In February 2016, the FASB issued Accounting Standards Update ("ASU")
No. 2016-02, Leases (Topic 842) ("ASU 2016-02"). This ASU requires lessees to
record most leases on their balance sheets but recognize the expenses on their
income statements in a manner similar to current practice. ASU 2016-02 states
that a lessee would recognize a lease liability for the obligation to make lease
payments and a right-to-use asset for the right to use the underlying asset for
the lease term. In July 2019, the FASB delayed the effective date for this ASU
for private companies (including emerging growth companies) and it will be
effective for annual reporting periods beginning after December 15, 2021, with
early adoption permitted. The new guidance was adopted on January 1, 2022 with
no material impact on our consolidated financial statements. We adopted this
standard by electing the package of practical expedients without hindsight,
which permits us to not reassess (1) whether any expired or existing contracts
are or contain leases, (2) lease classification for any expired or existing
leases, and (3) any initial direct costs for any existing leases as of the
adoption date. We have several corporate office leases which are classified as
operating leases, for which we are required to record a right-of-use asset and a
lease liability equal to the present value of the remaining minimum lease
payments and will continue to recognize expenses on a straight-line basis for
these leases. On January 1, 2022, we recorded an aggregate of approximately
$0.7 million of right-of-use assets and corresponding $0.7 million of lease
liabilities upon adoption of this standard. Right-of-use assets and
corresponding lease liabilities are included in the prepaid and other assets and
accrued and other liabilities line item respectively on the consolidated balance
sheets.

In August 2018, the FASB issued ASU No. 2018-15, "Customer's Accounting for
Implementation Cost Incurred in a Cloud Computing Arrangement That Is a Service
Contract" ("ASU 2018-15"). Under the new guidance, customers apply the same
criteria for capitalizing implementation costs as they would for an arrangement
that has a software license. This will result in certain implementation costs
being capitalized; the associated amortization charge will, however, be recorded
as an operating expense. Under the previous guidance, costs incurred when
implementing a cloud computing arrangement deemed to be a service contract were
recorded as an operating expense when incurred. ASU 2018-15 will be effective
for fiscal years beginning after December 15, 2021, including interim periods
within those fiscal years. Early adoption is permitted. The new guidance was
adopted on January 1, 2022 with no material impact on our consolidated financial
statements.

In August 2020, the FASB issued ASU No. 2020-06, "Debt-Debt with Conversion and
Other Options (Topic 470) and Derivatives and Hedging-Contracts in Entity's Own
Equity (Topic 814): Accounting for Convertible Instruments and Contracts in an
Entity's Own Equity" ("ASU 2020-06"). ASU 2020-06 eliminates the number of
accounting models used to account for convertible debt instruments and
convertible preferred stock. The update also amends the disclosure requirements
for convertible instruments and EPS in an effort to increase financial reporting
transparency. ASU 2020-06 will be effective for fiscal years beginning after
December 15, 2021, including interim periods within those fiscal years. Early
adoption is permitted. The new guidance was adopted on January 1, 2022 with no
material impact on our consolidated financial statements.

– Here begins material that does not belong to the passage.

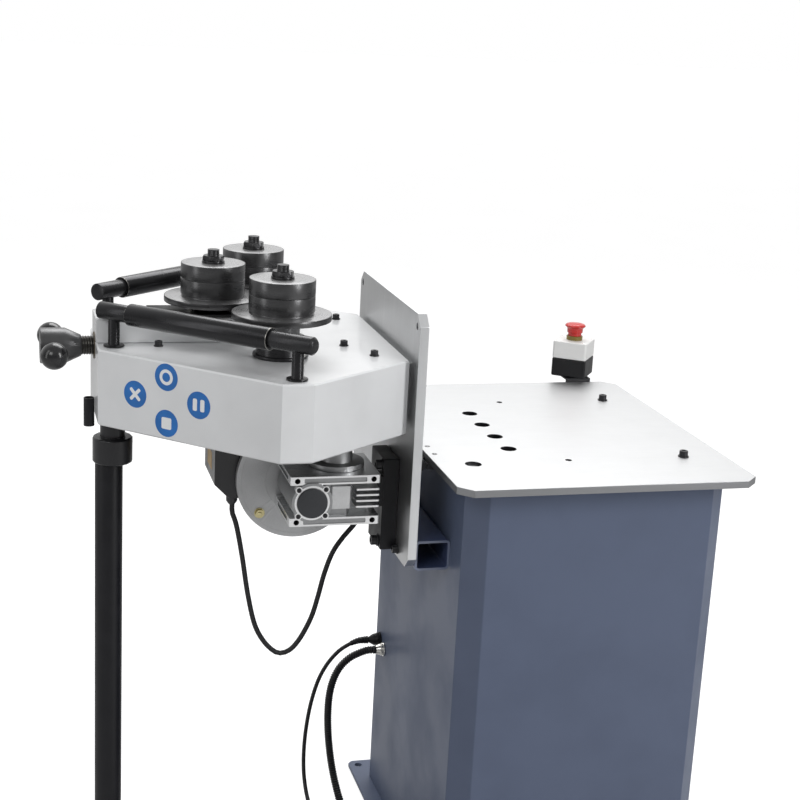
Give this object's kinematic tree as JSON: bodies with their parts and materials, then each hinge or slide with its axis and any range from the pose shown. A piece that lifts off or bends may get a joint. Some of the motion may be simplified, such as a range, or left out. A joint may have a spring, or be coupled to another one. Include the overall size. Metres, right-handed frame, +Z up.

Recently issued accounting pronouncements

In June 2016, the FASB issued ASU 2016-13: Financial Instruments - Credit Losses
(Topic 326). This ASU requires the use of an expected loss model for certain
types of financial instruments and requires consideration of a broader range of
reasonable and supportable information to calculate credit loss estimates. For
trade receivables, loans and held-to-maturity debt securities, an estimate of
lifetime expected credit losses is required. For available-for-sale debt
securities, an allowance for credit losses will be required rather than a
reduction to the carrying value of the asset. In July 2019, the FASB delayed the
effective date for this ASU for private companies (including emerging growth
companies) and will be effective for annual reporting periods beginning after
December 15, 2022, with early adoption permitted. While we have not completed
our evaluation of the impact of adoption of this standard, we do not expect it
to have a material impact on our condensed consolidated financial statements.

In December 2019, the FASB issued ASU 2019-12, Income Taxes. This ASU provides
for certain updates to reduce complexity in accounting for income taxes,
including the utilization of the incremental approach for intra-period tax
allocation, among others. This standard is effective for fiscal years beginning
after December 15, 2021, and for interim periods beginning after December 15,
2022 with early adoption permitted. While we have not completed our evaluation
of the impact of adoption of this standard, we do not expect it to have a
material impact on our condensed consolidated financial statements.